SELECT json("data") FROM "table";

This query will work, even if there is a mix of text-based JSON and JSONB in the column.

But how do you recognize the format in the first place? The first thing to get out of the way is that there is no “file signature” i.e., a fixed sequence of bytes at the start of the data – but there are other clues we can use to detect it. For some tips on that, we should first take a moment to examine how the format works (here come the bits and bytes – but don’t worry, this one isn’t too complicated!). The full format is documented on the SQLite website, but I’ll do my best to summarize it here.

The format is “tagged”, meaning that each element of data starts with a tag (a single byte in this case) which encodes the type of data and the length of said data in bytes; the data then follows the tag (possibly prefixed with an additional length field – we’ll get to this). The data might be a string, a number, or in the case of [arrays] and {objects} other tagged values.

A tag byte encodes the type of data in the four least-significant bits, which means that there are 16 different types of data which can be encoded (although 3 values are currently reserved).

Data table

Note that numbers are stored as text, which initially seems a little unusual in a binary format, but given that one of the design goals of the format is to convert quickly between text and binary, this choice does make sense.  

In testing, I have been unable to generate “TextJ” or “Text5” values, as any data I have generated during testing that I believe should be quoted is converted to a “TextRaw” type. I suspect that “TextJ” and “Text5” are used internally in SQLite but are not directly serialized, but that is conjecture on my part.

The length of the record is stored as a number of bytes. This length value is stored in the 4 most significant bits of the tag byte if it is 11 bytes or less; if the data is greater than 11 bytes in length, the 4 most significant bits give the magnitude of a big-endian, unsigned integer which follows the tag byte directly (preceding the actual data).

Data table

Let’s take a look at an example:

This JSON:

JSON Code

Is encoded in JSONB thus:

JSONB table data

As there isn’t any “file header” in JSONB, the data starts with the root value’s tag.  

The first byte we encounter is 0xCC; looking up the least significant 4 bits in the data-types table above, we can see that 0xC relates to an object. The upper 4 bits (also 0xC, or 12 in decimal) give a length value greater than 11 so the length of the data is encoded after the tag; looking up 0xC in our length table tells us that the length is encoded as an 8-bit integer. The length, therefore, is found in the following byte: 0x6F, which is 111 in decimal, which given that this is the root value should account for the remaining JSONB data (which it does).
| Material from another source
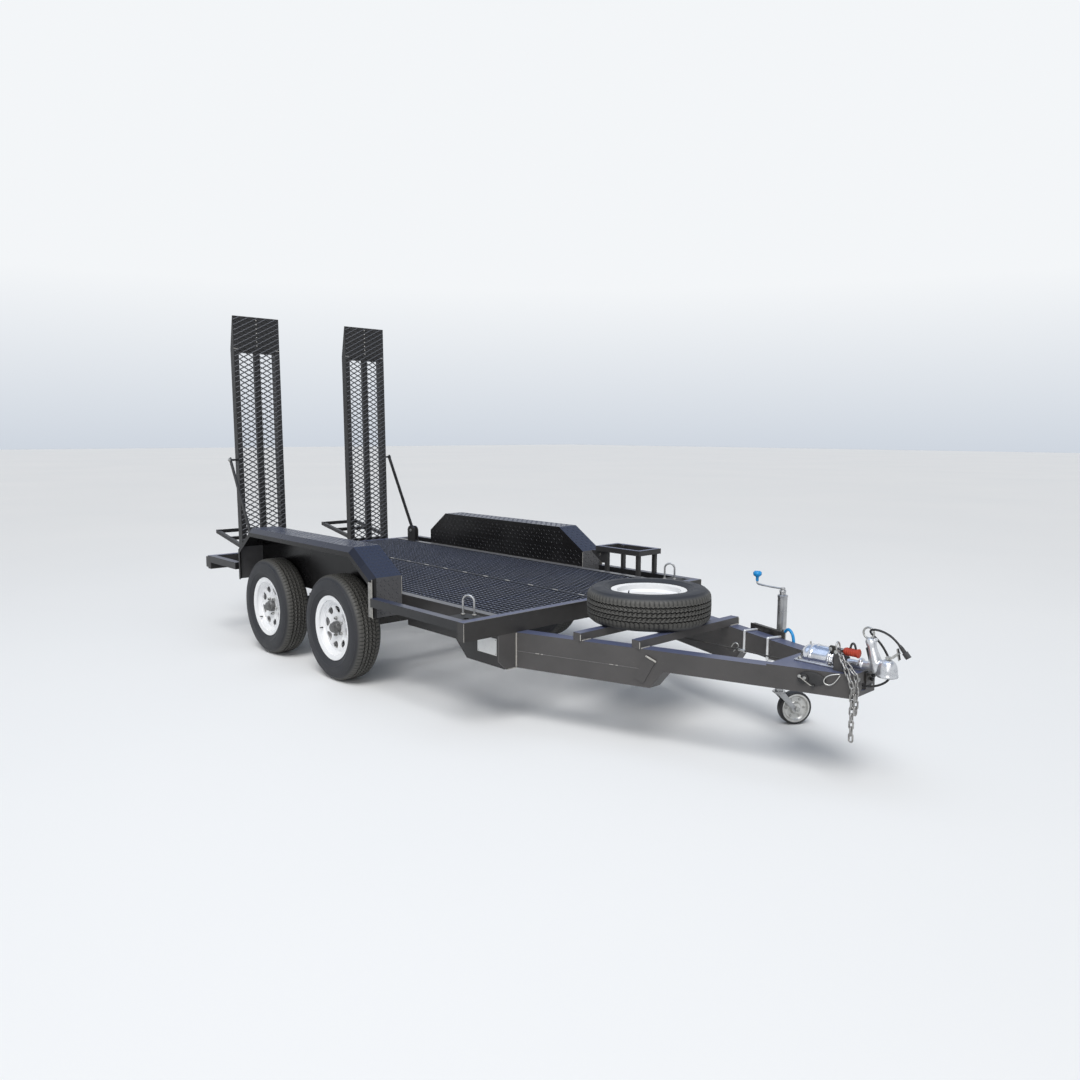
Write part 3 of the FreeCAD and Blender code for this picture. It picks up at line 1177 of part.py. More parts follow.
# Override coupling: a cast housing with a half-round top is bolted on the nose. A shaft slides in
# it and carries the head, with the ball socket and an upright hand post that ends in a wire eye.
housing_floor = rail_top + size.nose_plate_thick
housing_x = tip_x - size.housing_behind
housing = new_body("housing_cover")
housing_sketch = new_sketch(housing, "YZ_Plane")
draw_arch(housing_sketch, size.housing_half_width, 0, size.housing_shoulder)
housing_pad = pad(housing, housing_sketch, size.housing_length)
doc.recompute()
end_edges = [f"Edge{number}" for number, edge in enumerate(housing_pad.Shape.Edges, start=1)
             if edge.BoundBox.XLength < 0.01 and edge.BoundBox.ZMax > 1]
housing_round = housing.newObject("PartDesign::Fillet", "housing_round")
housing_round.Base = (housing_pad, end_edges)
housing_round.setExpression("Radius", size.housing_rounding.text)
housing_middle = housing_x + size.housing_length / 2
place(housing, housing_middle, 0, housing_floor)
flange = prism("housing_flange", "XY_Plane", [
    (-size.housing_length / 2, -size.flange_half), (size.housing_length / 2, -size.flange_half),
    (size.housing_length / 2, size.flange_half), (-size.housing_length / 2, size.flange_half),
], size.flange_thick)
place(flange, housing_middle, 0, housing_floor + size.flange_thick / 2)
flange_bolts = []
for end in (-1, 1):
    for edge in (-1, 1):
        flange_bolts.append(cylinder(
            f"flange_bolt_{end + 1}_{edge + 1}", housing_middle + end * (size.housing_length / 2 - 24),
            edge * (size.flange_half - 13), housing_floor + size.flange_thick, 9, 9))
shaft_hole = cylinder("shaft_hole", housing_x - 1, 0, size.shaft_height, size.shaft_radius + size.running_gap,
                      size.housing_length + 2, along_x)
brake_x = tip_x - size.brake_pivot_behind
brake_post = box("brake_post", brake_x - 12, -size.brake_out + 6, housing_floor + 20, 24, 8,
                 size.brake_pivot_height - housing_floor - 8)
brake_pin = cylinder("brake_pin", brake_x, -size.brake_out - 8, size.brake_pivot_height, 6, 20, along_y)
keep(fuse("coupling_housing",
          [cut("housing_bored", fuse("housing_cast", [housing, flange]), shaft_hole), brake_post, brake_pin]
          + flange_bolts))

socket_x = tip_x + size.socket_ahead
shaft_rear = housing_x + 60
shaft = cylinder("coupling_shaft", shaft_rear, 0, size.shaft_height, size.shaft_radius,
                 socket_x - shaft_rear - size.dome_radius * 0.6, along_x)
dome_height = size.dome_top - size.dome_bottom
dome = revolved("socket_dome", [
    (0, 0), (size.dome_radius + 4, 0), (size.dome_radius + 4, 9), (size.dome_radius, 14),
    (size.dome_radius * 0.97, dome_height * 0.42), (size.dome_radius * 0.86, dome_height * 0.66),
    (size.dome_radius * 0.66, dome_height * 0.85), (size.dome_radius * 0.36, dome_height * 0.97), (0, dome_height),
], "XZ_Plane")
place(dome, socket_x, 0, size.dome_bottom)
post_x = socket_x - size.dome_radius - size.post_root_radius * 0.1
post = revolved("hand_post", [
    (0, 0), (size.post_root_radius * 1.45, 0), (size.post_root_radius * 1.15, 26), (size.post_root_radius, 48),
    (size.post_tip_radius * 1.12, size.post_length * 0.62), (size.post_tip_radius, size.post_length * 0.8),
    (size.post_tip_radius * 1.3, size.post_length * 0.88), (size.post_tip_radius * 1.3, size.post_length * 0.97),
    (size.post_tip_radius * 0.9, size.post_length), (0, size.post_length),
], "XZ_Plane")
post_foot = size.dome_bottom + 22
post_turn = Rotation(Vector(0, 1, 0), -size.post_lean.number)
place(post, post_x, 0, post_foot, post_turn)
web = prism("head_web", "XZ_Plane", [
    (post_x - socket_x - size.post_root_radius * 1.3, 18), (-size.dome_radius * 0.9, 4), (0, 2), (0, dome_height * 0.8),
    (-size.dome_radius * 0.5, dome_height * 0.95), (post_x - socket_x - size.post_root_radius, dome_height * 0.9),
], size.post_root_radius * 2)
place(web, socket_x, 0, size.dome_bottom)
eye_ring = doc.addObject("Part::Torus", "post_eye")
eye_ring.setExpression("Radius1", size.eye_ring_radius.text)
eye_ring.setExpression("Radius2", size.eye_rod_radius.text)
eye_rise = size.post_length + size.eye_ring_radius
eye_x = post_x - eye_rise * sine(size.post_lean)
eye_z = post_foot + eye_rise * cosine(size.post_lean)
place(eye_ring, eye_x, 0, eye_z, Rotation(Vector(1, 0, 0), 90))
head_solid = fuse("head_solid", [shaft, dome, post, web, eye_ring])
ball_bore = revolved("ball_bore", [
    (0, -10), (size.socket_radius, -10), (size.socket_radius, size.socket_depth),
    (size.socket_radius * 0.8, size.socket_depth + 12), (size.socket_radius * 0.4, size.socket_depth + 19),
    (0, size.socket_depth + 21),
], "XZ_Plane")
place(ball_bore, socket_x, 0, size.dome_bottom)
keep(cut("coupling_head", head_solid, ball_bore))

# The release trigger is a folded strap on top of the dome, with a cross pin at its tip.
trigger_strap = prism("trigger_strap", "XZ_Plane", [
    (-8, 5), (-4, 3), (2, 0.6), (8, 0), (20, 6), (50, 34), (44, 40), (16, 15), (4, 11), (-8, 11),
], size.trigger_width)
trigger_slot = box("trigger_slot", 14, -size.trigger_width / 2 + 4, -2, 22, size.trigger_width - 8, 60)
trigger_pin = cylinder("trigger_pin", 47, 0, 2, 3, 52, Rotation(Vector(0, 1, 0), -12))
trigger_hinge = cylinder("trigger_hinge", 2, -size.trigger_width / 2 - 2, 6, 5.8, size.trigger_width + 4, along_y)
trigger = fuse("release_trigger",
               [cut("trigger_strap_open", trigger_strap, trigger_slot), trigger_pin, trigger_hinge])
keep(place(trigger, socket_x, 0, size.dome_top + 0.3))

# The handbrake lever lies beside the coupling with its grip forwards.
brake_arm = box("brake_arm", brake_x, -size.brake_out - 4, size.brake_pivot_height - 8, size.brake_length, 8, 16)
brake_eye = cylinder("brake_eye", brake_x, -size.brake_out - 4, size.brake_pivot_height, 14, 8, along_y)
brake_grip = cylinder("brake_grip_body", brake_x + size.brake_length - size.grip_length, -size.brake_out,
                      size.brake_pivot_height, size.grip_radius, size.grip_length, along_x)
brake_knob = cylinder("brake_grip_end", brake_x + size.brake_length - 16, -size.brake_out,
                      size.brake_pivot_height, size.grip_radius + 3, 16, along_x)
brake_solid = fuse("brake_solid", [brake_arm, brake_eye, brake_grip, brake_knob])
brake_hole = cylinder("brake_hole", brake_x, -size.brake_out - 30, size.brake_pivot_height,
                      6 + size.running_gap, 60, along_y)
keep(cut("handbrake_lever", brake_solid, brake_hole))

# Safety chains: each hangs from the chain post over the front edge of the nose, and then straight
# down. A link starts where the last one ends, and every other link is turned a quarter.
link_pitch = size.link_length - 2 * size.link_rod - size.link_gap


def chain_link(label):
    body = new_body(label)
    sketch = new_sketch(body, "XZ_Plane")
    for width, length in ((size.link_width, size.link_length),
                          (size.link_width - 2 * size.link_rod, size.link_length - 2 * size.link_rod)):
        half = width / 2
        high = length / 2
        bevel = half * 0.55
        draw_outline(sketch, [
            (half, high - bevel), (half - bevel, high), (bevel - half, high), (-half, high - bevel),
            (-half, bevel - high), (bevel - half, -high), (half - bevel, -high), (half, bevel - high),
        ])
    pad(body, sketch, size.link_rod)
    return body


def chain_along(name, route, count):
    """Marches along the route's straight runs, one link's pitch at a time."""
    made = []
    here = vector(route[0])
    corners = [vector(point) for point in route[1:]]
    for number in range(count):
        reach = link_pitch.number
        while len(corners) > 1 and (corners[0] - here).Length < reach:
            corners.pop(0)
        step = (corners[0] - here).normalize() * reach
        turn = Rotation(Vector(0, 0, -1), step)
        quarter = Rotation(Vector(0, 0, 1), 90 * ((number + 1) % 2))
        made.append(place(chain_link(f"link_{name}_{number}"), *(here + step / 2), turn.multiply(quarter)))
        here = here + step
    return made


post_top = rail_top + size.nose_plate_thick
high_hole = (front_x + post_middle + size.chain_high_x, -size.chain_out, post_top + size.chain_high_z)
low_hole = (front_x + post_middle + size.chain_low_x, -size.chain_out, post_top + size.chain_low_z)
high_route = [high_hole, (tip_x - 8, -size.chain_out - 7, size.deck_top - 50),
              (tip_x + 30, -size.chain_out - 22, size.deck_top - 84),
              (tip_x + 37, -size.chain_out - 22, size.deck_top - 120), (tip_x + 37, -size.chain_out - 22, 0)]
low_route = [low_hole, (tip_x + 8, -size.chain_out + 2, size.deck_top - 59),
             (tip_x + 28, -size.chain_out + 8, size.deck_top - 92),
             (tip_x + 32, -size.chain_out + 10, size.deck_top - 126), (tip_x + 32, -size.chain_out + 10, 0)]
links = chain_along("high", high_route, int(size.high_links.number))
links += chain_along("low", low_route, int(size.low_links.number))
keep(group("safety_chains", links))

# The brake cable runs taut along the centre from the coupling to a stay on the front axle.
brake_stay = box("brake_stay", axle_places["front"] - 4, size.brake_cable_y - 15, axle_top, 8, 30,
                 size.brake_cable_z - axle_top + 15)
cable_rear = axle_places["front"] + 4
brake_cable = cylinder("brake_cable_run", cable_rear, size.brake_cable_y, size.brake_cable_z, 4,
                       housing_x + 60 - cable_rear, along_x)
brake_hanger = box("brake_hanger", housing_x + 52, size.brake_cable_y - 12, size.brake_cable_z - 12, 8, 24,
                   rail_top - size.brake_cable_z + 12)
keep(fuse("brake_cable", [brake_stay, brake_cable, brake_hanger]))

# Plug lead: a stiff cable leaves the nose, rises behind the head, passes through the wire eye and
# ends in its plug. Its bends are rounded where two straight runs meet.
LEAD_ROUTE = (
    (-100, 0, 438), (-10, 0, 438), (55, 10, 444), (100, 46, 474), (100, 66, 530), (68, 64, 600),
    (34, 44, 652), (19, 9.4, 681), (39, -21, 705), (90, -26, 706), (145, -24, 682), (180, -22, 640),
)


def rounded_cord(label, route, radius):
    """A round cord along straight runs joined by arcs that touch both runs."""
    points = [Vector(*point) for point in route]
    edges = []
    radii = []
    start = points[0]
    for before, corner, after in zip(points, points[1:], points[2:]):
        back = (before - corner).normalize()
        onwards = (after - corner).normalize()
        half_turn = (math.pi - back.getAngle(onwards)) / 2
        shorter = min((before - corner).Length, (after - corner).Length)
        bend = 0.45 * shorter / math.tan(half_turn)
        setback = bend * math.tan(half_turn)
        first = corner + back * setback
        last = corner + onwards * setback
        bisector = (back + onwards).normalize()
        middle = corner + bisector * (bend / math.cos(half_turn) - bend)
        edges.append(Part.makeLine(start, first))
        edges.append(Part.Arc(first, middle, last).toShape())
        radii.append(round(bend, 1))
        start = last
    edges.append(Part.makeLine(start, points[-1]))
    spine = Part.Wire(edges)
    print(label, "length", round(spine.Length, 1), "bend radii", radii)
    ring = Part.Wire(Part.makeCircle(radius, points[0], points[1] - points[0]))
    thing = doc.addObject("Part::Feature", label)
    thing.Shape = spine.makePipeShell([ring], True, False, 2)
    return thing


lead = rounded_cord("plug_lead", LEAD_ROUTE, size.lead_radius.number)
keep(place(lead, tip_x, 0, 0))
lead_end = Vector(*LEAD_ROUTE[-1])
lead_heading = (lead_end - Vector(*LEAD_ROUTE[-2])).normalize()
plug = fuse("trailer_plug", [
    cylinder("plug_boot", 0, 0, 0, size.lead_radius + 2, 16),
    box("plug_shell", -size.plug_thick / 2, -size.plug_half, 14, size.plug_thick, 2 * size.plug_half, size.plug_length),
])
plug.Placement = Placement(lead_end + Vector(tip_x.number, 0, 0), Rotation(Vector(0, 0, 1), lead_heading))
keep(plug)

# A bare plate on the near chassis rail, and a lamp at each rear corner.
keep(box("bare_plate", front_x - 233, -size.chassis_rail_out - size.plate_thick, 370,
         size.plate_width, size.plate_thick, size.plate_height))
lamp_far = box("lamp_far", rear_x - size.lamp_depth, half_width - size.lamp_width,
               frame_bottom + 10, size.lamp_depth, size.lamp_width, size.lamp_height)
keep(group("rear_lamps", [lamp_far, mirrored("lamp_near", lamp_far)]))

doc.recompute()

for thing in doc.Objects:
    state = set(thing.State)
    assert not state & {"Invalid", "Error"}, f"{thing.Label} is not sound"
for node in nodes:
    assert not node.Shape.isNull() and node.Shape.isValid(), f"{node.Label} has no sound shape"

os.makedirs("parts", exist_ok=True)
for node in nodes:
    node.Shape.exportStep(f"parts/{node.Label}.step")
print(len(nodes), "sub-parts written")
print("ramp stay length", round(stay_length, 1), "and its angle", round(stay_angle, 2))
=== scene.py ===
import bpy
import math
from mathutils import Matrix, Vector


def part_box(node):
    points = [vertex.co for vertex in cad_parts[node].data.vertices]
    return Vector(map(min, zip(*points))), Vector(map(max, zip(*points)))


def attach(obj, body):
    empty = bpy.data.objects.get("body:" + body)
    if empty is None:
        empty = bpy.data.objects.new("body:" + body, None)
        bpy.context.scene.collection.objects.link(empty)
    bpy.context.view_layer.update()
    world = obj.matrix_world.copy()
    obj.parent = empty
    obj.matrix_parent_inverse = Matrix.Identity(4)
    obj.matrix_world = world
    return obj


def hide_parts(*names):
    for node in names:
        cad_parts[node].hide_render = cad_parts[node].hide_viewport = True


# A tandem plant trailer, dressed in the order in which it is put together: the plug lead, the
# running gear and spare, the frame, deck and guards, the lamps, ramps, coupling and chains, and the
# jockey stand and brake fittings.
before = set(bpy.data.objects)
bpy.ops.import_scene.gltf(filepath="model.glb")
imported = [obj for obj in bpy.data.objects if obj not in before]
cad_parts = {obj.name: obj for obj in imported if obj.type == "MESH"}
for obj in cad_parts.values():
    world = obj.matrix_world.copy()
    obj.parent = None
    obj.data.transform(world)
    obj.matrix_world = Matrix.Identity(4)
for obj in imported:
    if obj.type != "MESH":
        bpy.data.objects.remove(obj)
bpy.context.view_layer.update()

# The view: a camera at head height off the near front corner, looking back over the drawbar.
front_face = 1.006
heading, tilt, roll = math.radians(137.146), math.radians(-7.112), math.radians(0.186)
looking = Vector((math.cos(heading) * math.cos(tilt), math.sin(heading) * math.cos(tilt), math.sin(tilt)))
right_hand = looking.cross(Vector((0, 0, 1))).normalized()
overhead = right_hand.cross(looking)
right_rolled = right_hand * math.cos(roll) + overhead * math.sin(roll)
up_rolled = overhead * math.cos(roll) - right_hand * math.sin(roll)
bpy.ops.object.camera_add(location=(front_face + 3.327, -3.545, 1.542))
camera = bpy.context.object
camera.rotation_euler = Matrix((right_rolled, up_rolled, -looking)).transposed().to_euler()
camera.data.lens = 28.58
camera.data.sensor_width = 36
camera.data.clip_end = 200
bpy.context.scene.camera = camera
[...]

For the next 111 bytes we shall be reading pairs of keys and values which make up this root object’s properties; let’s decode the first of them:

The next tag byte we encounter is 0x47, which has a type of 0x7 (Text) and a length of 0x4; because the length is less than or equal to 11, the length value encoded in the tag is the actual length, so we can read 4 bytes from here and interpret them as Unicode encoded with UTF-8 and find the first key “text”.  

Next, we find the tag 0x97, which has a type of 0x7 (Text) and a length of 0x9; again, as the length is less than or equal to 11, we can again treat this as the actual length, read 9 bytes and decode it as UTF-8 to find the value of the key “some text”.

We can continue to read the data if we wish, but I’ll leave that as an exercise for the reader as we’ve already encountered the clue that we can use to detect the format at a glance: the root tag.

JSON data will tend to have either an object or array as its root object (otherwise, in the context of SQLite, it would be better stored as a native datatype). This means that JSONB data will almost always start with tags of those types: 0x?B or 0x?C. The upper 4-bits encodes the length, which is, of course variable, however, it is unlikely (though not impossible!) in many cases that the length will be under 12 bytes, and I would be even more surprised to find more than 4GB(!) of JSON data, requiring a 64-bit length value, so this leaves us with one of:

0xCB, 0xCC, 0xDB, 0xDC, 0xEB, 0xEC

…as likely candidates at the start of the data, followed in close proximity by data which is likely to be human readable given that almost all data types are actually encoded as text. You could also validate that the length directly following the first tag accounts for the rest of the data.

The above description probably doesn’t describe this format exclusively but given the context of finding it stored in an SQLite database, it should at least ring alarm-bells that you may be seeing JSONB.

As part of our research into the format, we built a Python module which can read and convert JSONB data which we have open sourced here. Given that the format can be converted or queried easily by SQLite itself (as long as you have an up-to-date library), this is provided more for research purposes, although it might be useful for further research or dealing with recovered deleted data from databases.